(Data provided):
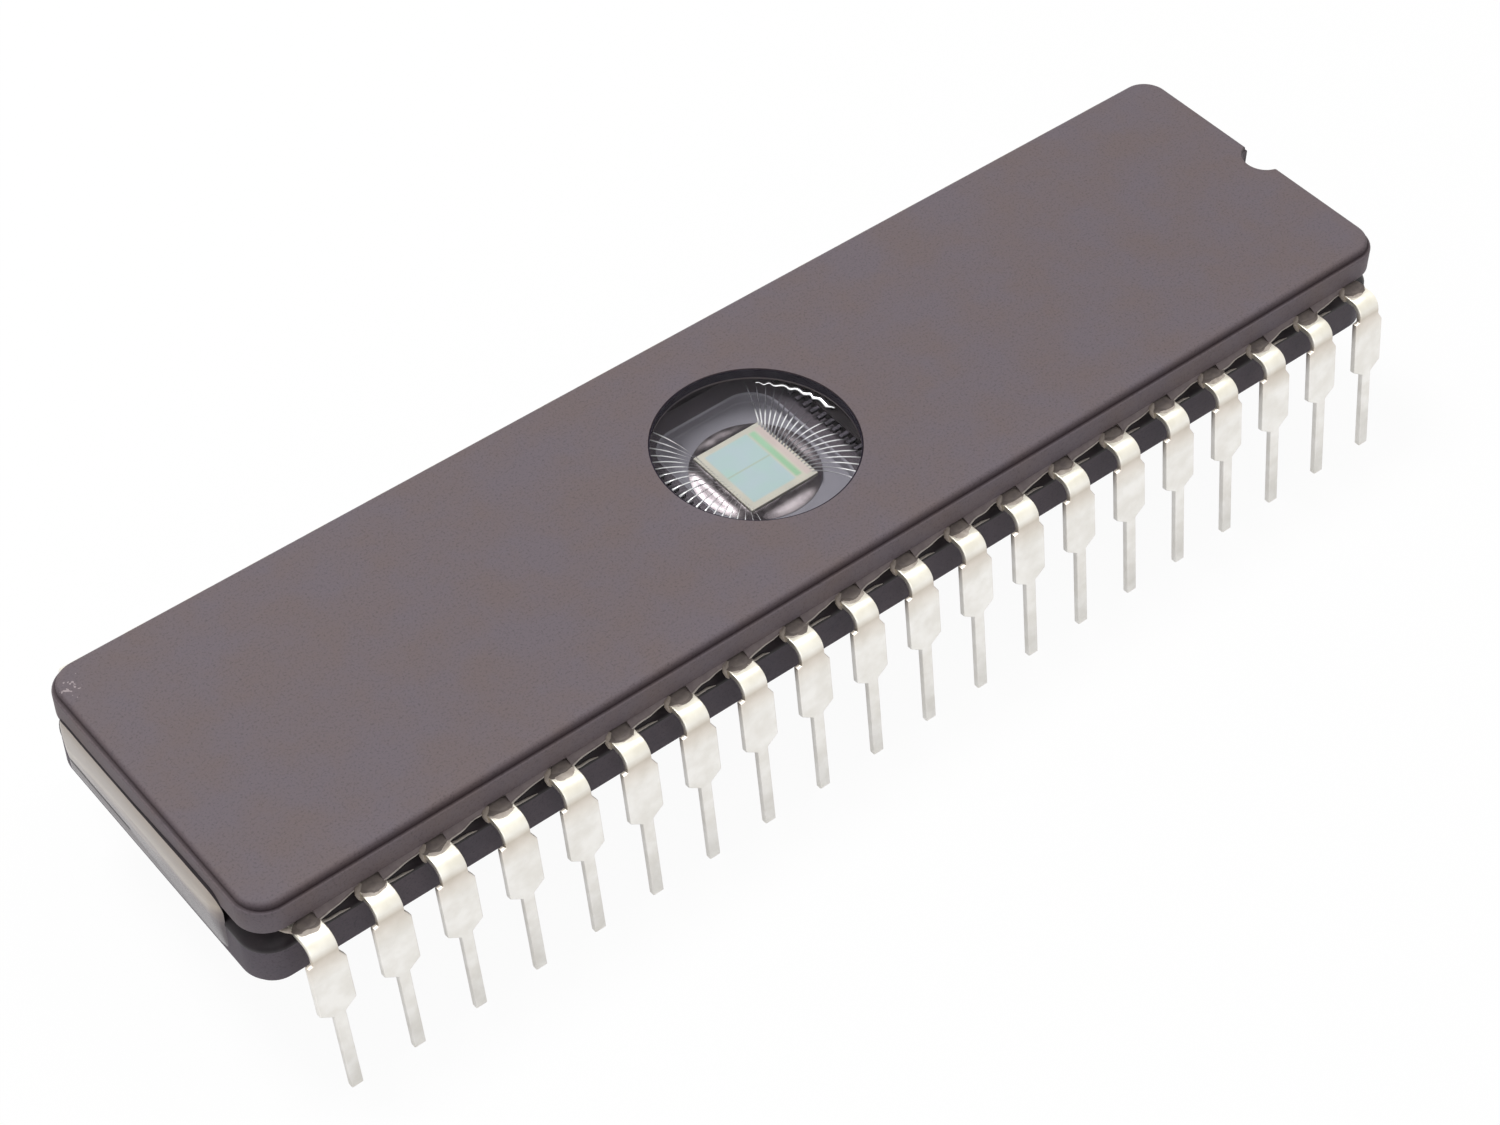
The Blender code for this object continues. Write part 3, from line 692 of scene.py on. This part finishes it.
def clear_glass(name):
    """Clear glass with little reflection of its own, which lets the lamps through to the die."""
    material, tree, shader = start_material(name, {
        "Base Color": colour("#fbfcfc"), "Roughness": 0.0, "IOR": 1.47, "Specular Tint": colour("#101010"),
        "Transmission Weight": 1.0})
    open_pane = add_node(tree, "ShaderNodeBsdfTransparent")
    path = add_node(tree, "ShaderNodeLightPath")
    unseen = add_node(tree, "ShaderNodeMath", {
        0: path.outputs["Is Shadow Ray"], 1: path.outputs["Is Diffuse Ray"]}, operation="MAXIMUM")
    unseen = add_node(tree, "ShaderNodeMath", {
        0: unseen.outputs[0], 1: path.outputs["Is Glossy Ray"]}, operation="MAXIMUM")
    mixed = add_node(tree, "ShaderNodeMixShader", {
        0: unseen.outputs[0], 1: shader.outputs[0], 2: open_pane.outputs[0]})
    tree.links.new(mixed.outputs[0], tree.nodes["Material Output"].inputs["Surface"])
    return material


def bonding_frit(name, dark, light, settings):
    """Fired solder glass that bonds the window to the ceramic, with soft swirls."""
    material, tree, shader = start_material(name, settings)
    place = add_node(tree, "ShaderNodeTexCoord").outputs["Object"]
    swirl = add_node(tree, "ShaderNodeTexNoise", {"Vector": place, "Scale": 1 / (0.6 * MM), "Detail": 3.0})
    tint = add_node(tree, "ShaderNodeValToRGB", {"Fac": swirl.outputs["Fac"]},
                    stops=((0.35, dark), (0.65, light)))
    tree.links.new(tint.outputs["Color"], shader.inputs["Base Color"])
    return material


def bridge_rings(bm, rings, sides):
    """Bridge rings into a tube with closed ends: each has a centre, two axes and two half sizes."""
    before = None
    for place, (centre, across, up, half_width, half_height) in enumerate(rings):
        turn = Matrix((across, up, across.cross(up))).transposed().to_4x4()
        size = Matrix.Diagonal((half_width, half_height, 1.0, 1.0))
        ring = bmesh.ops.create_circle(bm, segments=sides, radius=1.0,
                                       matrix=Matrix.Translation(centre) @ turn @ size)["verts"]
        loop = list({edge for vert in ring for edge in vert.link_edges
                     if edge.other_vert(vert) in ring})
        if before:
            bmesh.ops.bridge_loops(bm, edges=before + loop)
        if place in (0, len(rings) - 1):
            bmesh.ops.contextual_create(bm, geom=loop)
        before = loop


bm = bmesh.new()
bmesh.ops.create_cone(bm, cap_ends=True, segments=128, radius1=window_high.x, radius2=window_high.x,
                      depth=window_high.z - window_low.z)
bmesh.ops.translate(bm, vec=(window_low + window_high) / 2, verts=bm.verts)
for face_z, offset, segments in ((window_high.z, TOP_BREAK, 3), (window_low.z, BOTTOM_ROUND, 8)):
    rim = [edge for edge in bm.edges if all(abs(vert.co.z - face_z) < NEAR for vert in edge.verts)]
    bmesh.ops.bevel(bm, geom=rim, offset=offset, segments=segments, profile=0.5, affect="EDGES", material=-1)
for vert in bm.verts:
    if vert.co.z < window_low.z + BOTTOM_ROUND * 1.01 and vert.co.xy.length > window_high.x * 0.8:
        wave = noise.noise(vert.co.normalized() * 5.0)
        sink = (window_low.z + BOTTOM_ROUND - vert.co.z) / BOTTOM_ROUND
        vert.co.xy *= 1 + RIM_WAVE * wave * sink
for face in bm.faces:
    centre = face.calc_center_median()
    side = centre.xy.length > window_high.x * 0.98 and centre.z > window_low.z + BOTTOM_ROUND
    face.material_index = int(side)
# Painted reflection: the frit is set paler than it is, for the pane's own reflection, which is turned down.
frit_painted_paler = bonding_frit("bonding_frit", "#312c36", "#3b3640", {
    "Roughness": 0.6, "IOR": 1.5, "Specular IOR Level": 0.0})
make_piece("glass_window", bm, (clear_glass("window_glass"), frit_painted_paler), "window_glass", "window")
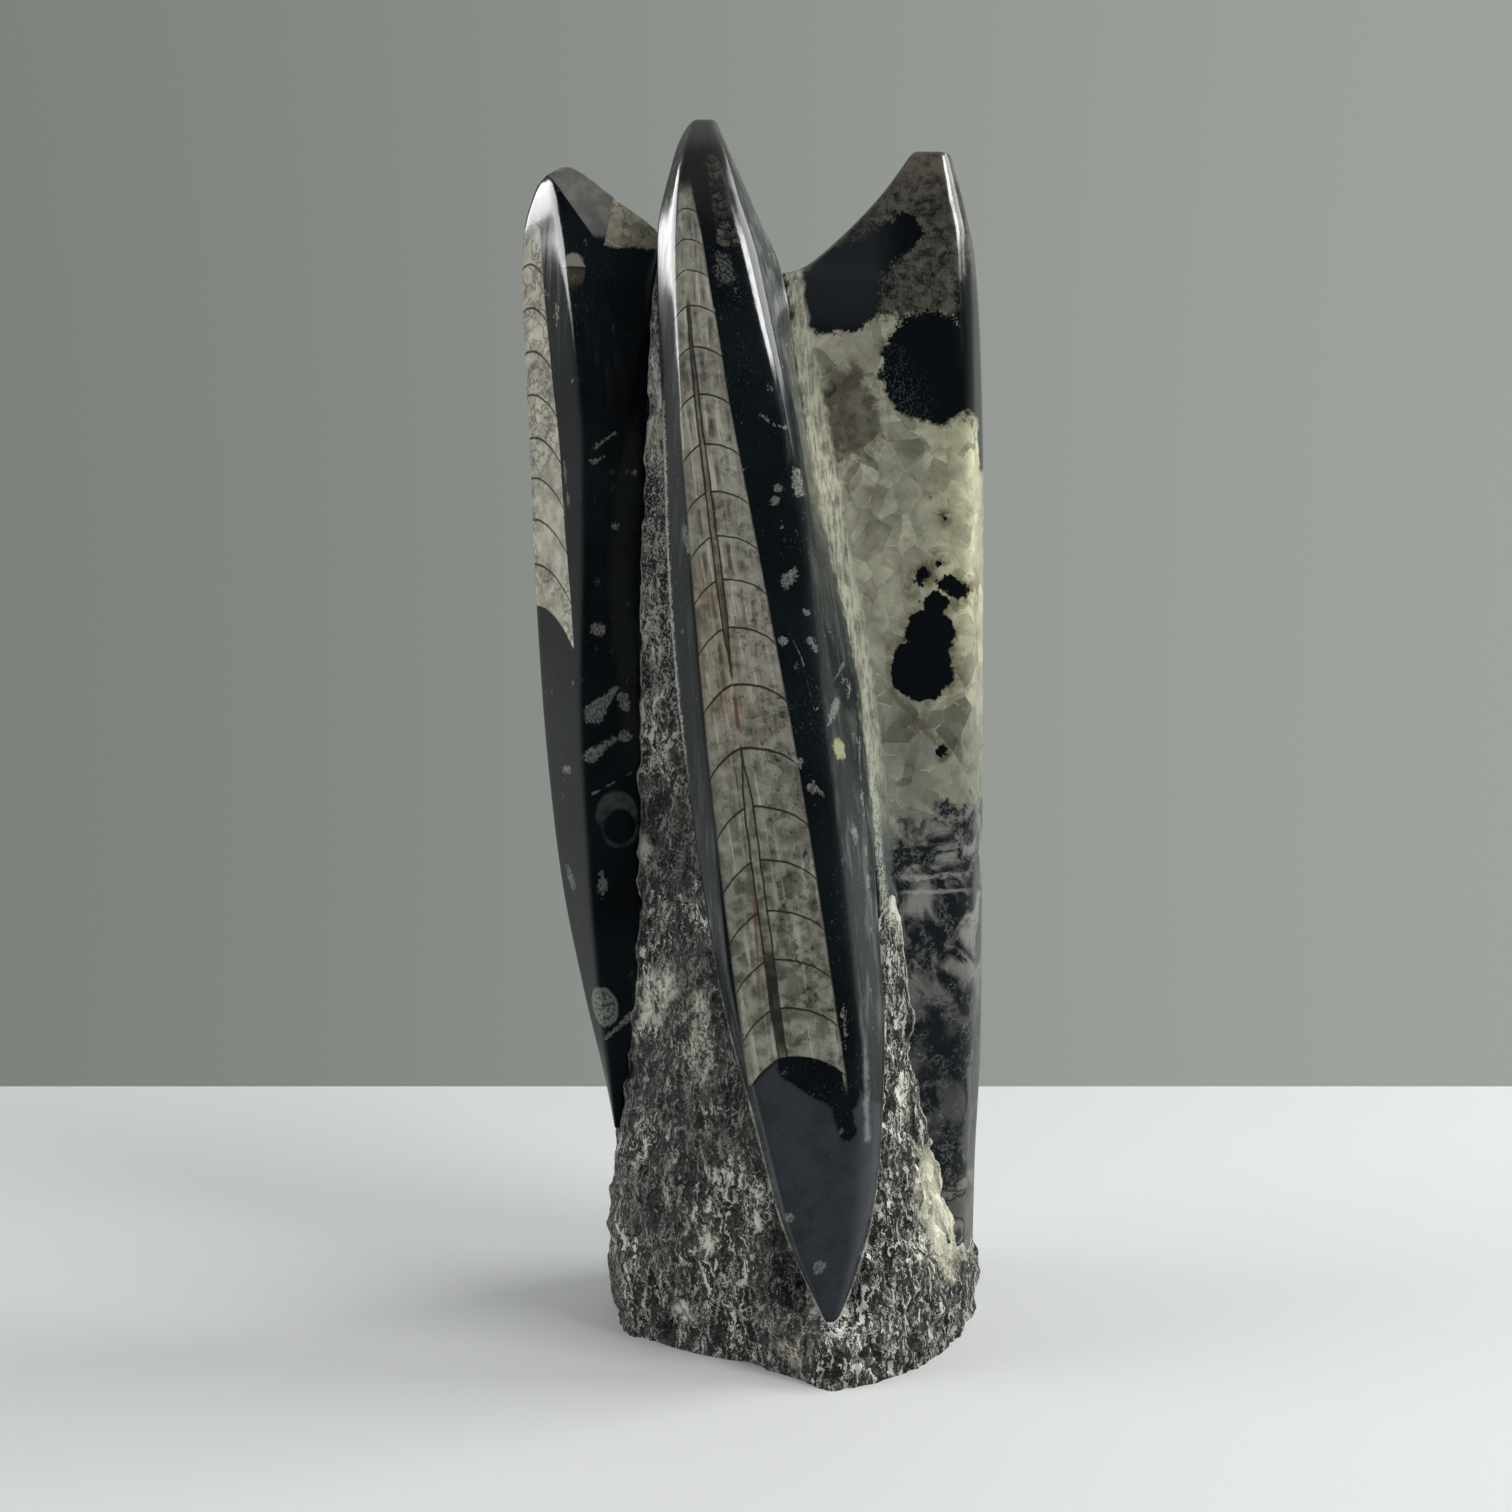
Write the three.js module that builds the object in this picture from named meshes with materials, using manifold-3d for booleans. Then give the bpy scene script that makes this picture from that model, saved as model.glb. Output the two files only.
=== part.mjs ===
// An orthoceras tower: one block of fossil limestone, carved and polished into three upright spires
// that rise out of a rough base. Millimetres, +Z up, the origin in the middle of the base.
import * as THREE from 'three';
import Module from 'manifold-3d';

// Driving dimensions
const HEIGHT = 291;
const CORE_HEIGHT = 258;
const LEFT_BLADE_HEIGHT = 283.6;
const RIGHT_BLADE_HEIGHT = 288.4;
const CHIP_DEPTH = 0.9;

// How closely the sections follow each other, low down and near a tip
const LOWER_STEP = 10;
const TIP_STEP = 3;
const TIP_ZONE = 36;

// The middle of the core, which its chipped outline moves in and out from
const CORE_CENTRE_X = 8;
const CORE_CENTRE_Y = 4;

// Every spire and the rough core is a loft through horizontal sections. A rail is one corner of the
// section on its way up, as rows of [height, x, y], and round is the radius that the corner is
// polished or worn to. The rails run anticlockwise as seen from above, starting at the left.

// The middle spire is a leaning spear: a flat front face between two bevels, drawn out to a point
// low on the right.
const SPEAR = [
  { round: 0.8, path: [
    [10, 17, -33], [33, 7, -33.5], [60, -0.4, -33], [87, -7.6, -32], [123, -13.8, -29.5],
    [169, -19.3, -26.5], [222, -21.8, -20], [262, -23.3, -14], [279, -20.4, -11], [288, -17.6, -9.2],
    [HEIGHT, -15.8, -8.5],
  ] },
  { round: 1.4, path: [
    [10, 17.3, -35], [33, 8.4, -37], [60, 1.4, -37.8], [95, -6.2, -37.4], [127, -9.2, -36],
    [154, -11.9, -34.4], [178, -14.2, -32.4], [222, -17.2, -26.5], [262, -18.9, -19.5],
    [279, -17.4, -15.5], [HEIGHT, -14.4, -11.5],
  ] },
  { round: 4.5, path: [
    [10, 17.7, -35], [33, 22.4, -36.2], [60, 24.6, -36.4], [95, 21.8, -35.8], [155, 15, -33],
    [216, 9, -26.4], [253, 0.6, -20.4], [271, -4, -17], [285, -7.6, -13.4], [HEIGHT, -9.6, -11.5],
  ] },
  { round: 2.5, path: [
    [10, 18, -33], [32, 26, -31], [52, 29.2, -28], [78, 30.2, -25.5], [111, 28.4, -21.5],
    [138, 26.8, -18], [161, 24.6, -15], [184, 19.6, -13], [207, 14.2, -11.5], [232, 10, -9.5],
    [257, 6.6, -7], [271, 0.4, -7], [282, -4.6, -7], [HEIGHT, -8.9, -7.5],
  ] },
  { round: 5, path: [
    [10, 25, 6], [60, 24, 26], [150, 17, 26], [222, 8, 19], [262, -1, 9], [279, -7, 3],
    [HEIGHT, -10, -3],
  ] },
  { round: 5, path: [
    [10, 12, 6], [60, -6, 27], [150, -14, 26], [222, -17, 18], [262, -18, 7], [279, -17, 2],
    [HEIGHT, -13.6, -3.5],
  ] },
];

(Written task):
Repeat the material above verbatim. Leave the pictures behind.

(Written solution):
The Blender code for this object continues. Write part 3, from line 692 of scene.py on. This part finishes it.
def clear_glass(name):
    """Clear glass with little reflection of its own, which lets the lamps through to the die."""
    material, tree, shader = start_material(name, {
        "Base Color": colour("#fbfcfc"), "Roughness": 0.0, "IOR": 1.47, "Specular Tint": colour("#101010"),
        "Transmission Weight": 1.0})
    open_pane = add_node(tree, "ShaderNodeBsdfTransparent")
    path = add_node(tree, "ShaderNodeLightPath")
    unseen = add_node(tree, "ShaderNodeMath", {
        0: path.outputs["Is Shadow Ray"], 1: path.outputs["Is Diffuse Ray"]}, operation="MAXIMUM")
    unseen = add_node(tree, "ShaderNodeMath", {
        0: unseen.outputs[0], 1: path.outputs["Is Glossy Ray"]}, operation="MAXIMUM")
    mixed = add_node(tree, "ShaderNodeMixShader", {
        0: unseen.outputs[0], 1: shader.outputs[0], 2: open_pane.outputs[0]})
    tree.links.new(mixed.outputs[0], tree.nodes["Material Output"].inputs["Surface"])
    return material


def bonding_frit(name, dark, light, settings):
    """Fired solder glass that bonds the window to the ceramic, with soft swirls."""
    material, tree, shader = start_material(name, settings)
    place = add_node(tree, "ShaderNodeTexCoord").outputs["Object"]
    swirl = add_node(tree, "ShaderNodeTexNoise", {"Vector": place, "Scale": 1 / (0.6 * MM), "Detail": 3.0})
    tint = add_node(tree, "ShaderNodeValToRGB", {"Fac": swirl.outputs["Fac"]},
                    stops=((0.35, dark), (0.65, light)))
    tree.links.new(tint.outputs["Color"], shader.inputs["Base Color"])
    return material


def bridge_rings(bm, rings, sides):
    """Bridge rings into a tube with closed ends: each has a centre, two axes and two half sizes."""
    before = None
    for place, (centre, across, up, half_width, half_height) in enumerate(rings):
        turn = Matrix((across, up, across.cross(up))).transposed().to_4x4()
        size = Matrix.Diagonal((half_width, half_height, 1.0, 1.0))
        ring = bmesh.ops.create_circle(bm, segments=sides, radius=1.0,
                                       matrix=Matrix.Translation(centre) @ turn @ size)["verts"]
        loop = list({edge for vert in ring for edge in vert.link_edges
                     if edge.other_vert(vert) in ring})
        if before:
            bmesh.ops.bridge_loops(bm, edges=before + loop)
        if place in (0, len(rings) - 1):
            bmesh.ops.contextual_create(bm, geom=loop)
        before = loop


bm = bmesh.new()
bmesh.ops.create_cone(bm, cap_ends=True, segments=128, radius1=window_high.x, radius2=window_high.x,
                      depth=window_high.z - window_low.z)
bmesh.ops.translate(bm, vec=(window_low + window_high) / 2, verts=bm.verts)
for face_z, offset, segments in ((window_high.z, TOP_BREAK, 3), (window_low.z, BOTTOM_ROUND, 8)):
    rim = [edge for edge in bm.edges if all(abs(vert.co.z - face_z) < NEAR for vert in edge.verts)]
    bmesh.ops.bevel(bm, geom=rim, offset=offset, segments=segments, profile=0.5, affect="EDGES", material=-1)
for vert in bm.verts:
    if vert.co.z < window_low.z + BOTTOM_ROUND * 1.01 and vert.co.xy.length > window_high.x * 0.8:
        wave = noise.noise(vert.co.normalized() * 5.0)
        sink = (window_low.z + BOTTOM_ROUND - vert.co.z) / BOTTOM_ROUND
        vert.co.xy *= 1 + RIM_WAVE * wave * sink
for face in bm.faces:
    centre = face.calc_center_median()
    side = centre.xy.length > window_high.x * 0.98 and centre.z > window_low.z + BOTTOM_ROUND
    face.material_index = int(side)
# Painted reflection: the frit is set paler than it is, for the pane's own reflection, which is turned down.
frit_painted_paler = bonding_frit("bonding_frit", "#312c36", "#3b3640", {
    "Roughness": 0.6, "IOR": 1.5, "Specular IOR Level": 0.0})
make_piece("glass_window", bm, (clear_glass("window_glass"), frit_painted_paler), "window_glass", "window")
Write the three.js module that builds the object in this picture from named meshes with materials, using manifold-3d for booleans. Then give the bpy scene script that makes this picture from that model, saved as model.glb. Output the two files only.
=== part.mjs ===
// An orthoceras tower: one block of fossil limestone, carved and polished into three upright spires
// that rise out of a rough base. Millimetres, +Z up, the origin in the middle of the base.
import * as THREE from 'three';
import Module from 'manifold-3d';

// Driving dimensions
const HEIGHT = 291;
const CORE_HEIGHT = 258;
const LEFT_BLADE_HEIGHT = 283.6;
const RIGHT_BLADE_HEIGHT = 288.4;
const CHIP_DEPTH = 0.9;

// How closely the sections follow each other, low down and near a tip
const LOWER_STEP = 10;
const TIP_STEP = 3;
const TIP_ZONE = 36;

// The middle of the core, which its chipped outline moves in and out from
const CORE_CENTRE_X = 8;
const CORE_CENTRE_Y = 4;

// Every spire and the rough core is a loft through horizontal sections. A rail is one corner of the
// section on its way up, as rows of [height, x, y], and round is the radius that the corner is
// polished or worn to. The rails run anticlockwise as seen from above, starting at the left.

// The middle spire is a leaning spear: a flat front face between two bevels, drawn out to a point
// low on the right.
const SPEAR = [
  { round: 0.8, path: [
    [10, 17, -33], [33, 7, -33.5], [60, -0.4, -33], [87, -7.6, -32], [123, -13.8, -29.5],
    [169, -19.3, -26.5], [222, -21.8, -20], [262, -23.3, -14], [279, -20.4, -11], [288, -17.6, -9.2],
    [HEIGHT, -15.8, -8.5],
  ] },
  { round: 1.4, path: [
    [10, 17.3, -35], [33, 8.4, -37], [60, 1.4, -37.8], [95, -6.2, -37.4], [127, -9.2, -36],
    [154, -11.9, -34.4], [178, -14.2, -32.4], [222, -17.2, -26.5], [262, -18.9, -19.5],
    [279, -17.4, -15.5], [HEIGHT, -14.4, -11.5],
  ] },
  { round: 4.5, path: [
    [10, 17.7, -35], [33, 22.4, -36.2], [60, 24.6, -36.4], [95, 21.8, -35.8], [155, 15, -33],
    [216, 9, -26.4], [253, 0.6, -20.4], [271, -4, -17], [285, -7.6, -13.4], [HEIGHT, -9.6, -11.5],
  ] },
  { round: 2.5, path: [
    [10, 18, -33], [32, 26, -31], [52, 29.2, -28], [78, 30.2, -25.5], [111, 28.4, -21.5],
    [138, 26.8, -18], [161, 24.6, -15], [184, 19.6, -13], [207, 14.2, -11.5], [232, 10, -9.5],
    [257, 6.6, -7], [271, 0.4, -7], [282, -4.6, -7], [HEIGHT, -8.9, -7.5],
  ] },
  { round: 5, path: [
    [10, 25, 6], [60, 24, 26], [150, 17, 26], [222, 8, 19], [262, -1, 9], [279, -7, 3],
    [HEIGHT, -10, -3],
  ] },
  { round: 5, path: [
    [10, 12, 6], [60, -6, 27], [150, -14, 26], [222, -17, 18], [262, -18, 7], [279, -17, 2],
    [HEIGHT, -13.6, -3.5],
  ] },
];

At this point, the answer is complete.